At the same time, the fact that he is not a native English speaker and general archeological style come into play. For example:
"the painter must have watched a Persian gazelle in Persia, since he painted it so naturalistically (contra Brecoulaki Citation2006). So the painter of Tomb II has to be Philoxenus of Eretria" sounds like a massive leap, and it is. He continues:
"... Tomb I (Tomb of Persephone) must have been painted hastily by Nicomachus of Thebes (Andronikos Citation1984; Borza Citation1987; Brecoulaki et al. Citation2023, 100), who was a very fast painter (Saatsoglou-Paliadeli Citation2011, 286) and was famous for painting the Rape of Persephone (Pliny, N. H. 35.108–109), perhaps that of Tomb I."
Another huge leap, both 'presented as conclusions'. However he then continues to indicate these are just hypotheses: "These hypotheses are consistent with the dates of the tombs..."
So his English language use of presenting things factually does not indicate certainty in the way the words would be used in everyday speech. He seems to perhaps misunderstand the force of the terms, but also appears to be working within the context of the conversation with other archeologists I mentioned to start: They all know every affirmation is as "probably", rarely anything more. So it is relatively common shorthand of the craft in that sense.
I believe you are overthinking his responses to other authors, although I understand the culture shock. It is an ongoing conversation and archeologists tend to be blunt in their assessments. Add Greek bluntness on top of this, and it does not seem to matter to the material.
As to your last question, is this legitimate research?
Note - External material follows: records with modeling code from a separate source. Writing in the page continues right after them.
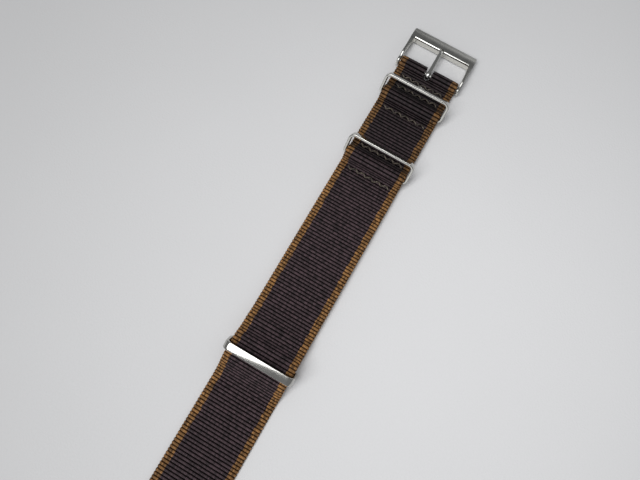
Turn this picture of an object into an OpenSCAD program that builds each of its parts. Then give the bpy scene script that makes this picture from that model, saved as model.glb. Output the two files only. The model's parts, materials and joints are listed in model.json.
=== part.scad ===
// Pass-through watch strap of ribbed webbing, with a pin buckle and three band keepers.
// X runs along the strap towards the buckle, Y across it, and Z up from the table it lies on.

/* [Webbing] */
// Length over all, from the tail's tip to the buckle's outer edge
overall_l = 292; // [268:1:320]
// Width of the webbing
web_w = 20; // [18:0.5:24]
// Thickness of the webbing
web_t = 1.2; // [1:0.05:1.4]
// Radius of a crease, on the webbing's middle line
crease_r = 1.2; // [1:0.05:1.6]
// Radius of the short strap's bend down from its loop
bend_r = 1.8; // [1.6:0.1:2.4]
// Radius of the long strap's bends over the short strap
drape_r = 4; // [3:0.25:6]
// Radius of the long strap's fall to the table behind the end keeper
fall_r = 7; // [5:0.5:10]
// Air between the two straps where one passes over the other's loop
lay_gap = 0.05; // [0.03:0.01:0.2]
// Air between two plies of webbing that are sewn together
ply_gap = 0.02; // [0.01:0.01:0.04]

/* [Tail] */
// Radius of the two curves that narrow the tail
tail_side_r = 18; // [14:0.5:30]
// Radius of the tail's nose
tail_nose_r = 4; // [2:0.5:7]
// Number of adjustment holes
hole_n = 12; // [6:1:14]
// Radius of an adjustment hole
hole_r = 0.9; // [0.7:0.05:1.2]
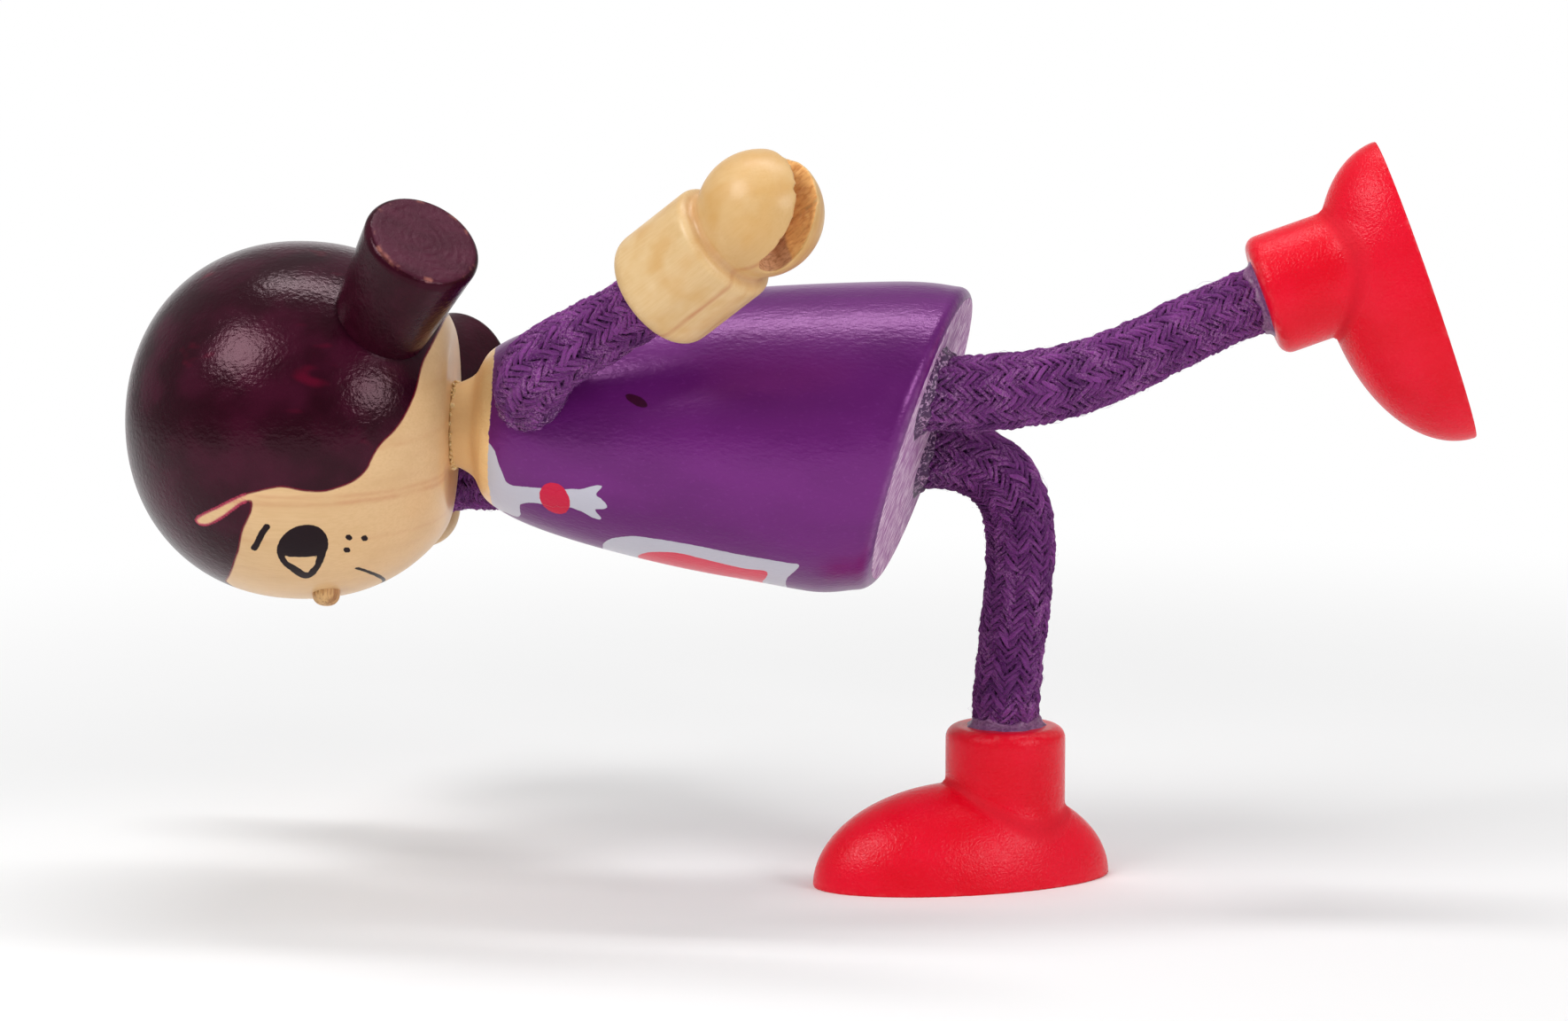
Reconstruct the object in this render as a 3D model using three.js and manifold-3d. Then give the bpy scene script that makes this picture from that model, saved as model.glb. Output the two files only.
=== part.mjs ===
// A bendy wooden doll that balances on one leg in an arabesque, 128 mm long and 73 mm high.
// Millimetres, +Z up. The origin is the middle of the standing shoe's sole. The doll's head
// points along -X and its left side looks along -Y.
import * as THREE from "three";
import { mergeVertices } from "three/addons/utils/BufferGeometryUtils.js";
import Module from "manifold-3d";

const wasm = await Module();
wasm.setup();

// Fits
const FIT_GAP = 0.3; // between pieces that are glued or seated on each other
const PEG_GAP = 0.12; // round a peg in its drilled hole
const RUN_ON = 2; // how far a cutting tool runs past a surface

// Head: a turned ball, a little fuller than a sphere, with a flat underside
const HEAD_RADIUS = 17;
const HEAD_CROWN = 16.7; // centre to crown
const HEAD_FULLNESS = 2.13; // exponent of the outline: 2 is an ellipse
const HEAD_FLAT_DROP = 14.3; // centre to the flat underside
const HEAD_TURN = -7; // degrees that the face is turned against the body

// Nose: a round-ended peg
const NOSE_RADIUS = 1.3;
const NOSE_OUT = 1.2; // past the face
const NOSE_DEPTH = 6; // into the head
const NOSE_DROP = 3.2; // below the middle of the head
const NOSE_ROUNDING = 1;

// Pigtails: two tapered turnings low on the back of the head
const PIGTAIL_LENGTH = 10.6;
const PIGTAIL_BASE_RADIUS = 4.5;
const PIGTAIL_END_RADIUS = 5.55;
const PIGTAIL_ROUNDING = 0.8;
const PIGTAIL_SIDE = 13; // middle of the base, from the centre of the head
const PIGTAIL_BACK = 6.8;
const PIGTAIL_DROP = 8.6;
const PIGTAIL_AIM = new THREE.Vector3(0.79, 0.465, -0.4).normalize();
const PIGTAIL_DOWEL_RADIUS = 1.5;
const PIGTAIL_DOWEL_DEPTH = 6; // into the head, and as far into the pigtail

// Body and neck: one turning with an oblique hem, longer at the back
const HEM_RADIUS = 14.8;
const HEM_FLARE = 6.5; // height at which the body is widest
const HEM_DRAFT = 0.3; // by which the hem itself is narrower
const HEM_ROUNDING = 1.5;
const HEM_SLANT = 18; // degrees
const HEM_SLANT_FADE = 18; // height over which the slant dies out
const WAIST_RADIUS = 13.6;
const WAIST_RISE = 11.9; // each rise is counted from the width before it
const CHEST_RADIUS = 11.7;
const CHEST_RISE = 10.2;
const SHOULDER_RADIUS = 9.5;
const SHOULDER_RISE = 8;
const NECK_BASE_RADIUS = 7.3;
const NECK_BASE_RISE = 4.4;
const NECK_FLARE_RADIUS = 4.9;
const NECK_FLARE_RISE = 1.6;
const NECK_RADIUS = 3.9;
const NECK_RISE = 1.8;
const WAIST_HEIGHT = HEM_FLARE + WAIST_RISE;
const CHEST_HEIGHT = WAIST_HEIGHT + CHEST_RISE;
const SHOULDER_HEIGHT = CHEST_HEIGHT + SHOULDER_RISE; // also of the cross bore for the arms
const NECK_BASE_HEIGHT = SHOULDER_HEIGHT + NECK_BASE_RISE;
const NECK_FLARE_HEIGHT = NECK_BASE_HEIGHT + NECK_FLARE_RISE;
const NECK_HEIGHT = NECK_FLARE_HEIGHT + NECK_RISE;
const NECK_DOWEL_RADIUS = 2;
const NECK_DOWEL_DEPTH = 8; // into the head
const NECK_DOWEL_WALL = 0.8; // of wood between the dowel's hole and the cross bore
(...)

The answer overall appears to be yes, although I could see several points (such as the identification of artists I quoted above, and various items I noticed), which I would never have put into ink the way he did. Still, most of his arguments are compelling. It is a shame that the aggressiveness of a few affirmations detract from the overall value of his work. Archeology is not code nor is it physics. It does not pursue universal truths that are more easy to verify through repeated experiments, but unique historical ones which necessarily attempt to interweave physical details and ancient historical records. Each field has its own level of certainty, and the fact that we cannot establish these details with the same certainty as we can establish the chemical formula for water does not make them useless, or pure inventions. Far from it.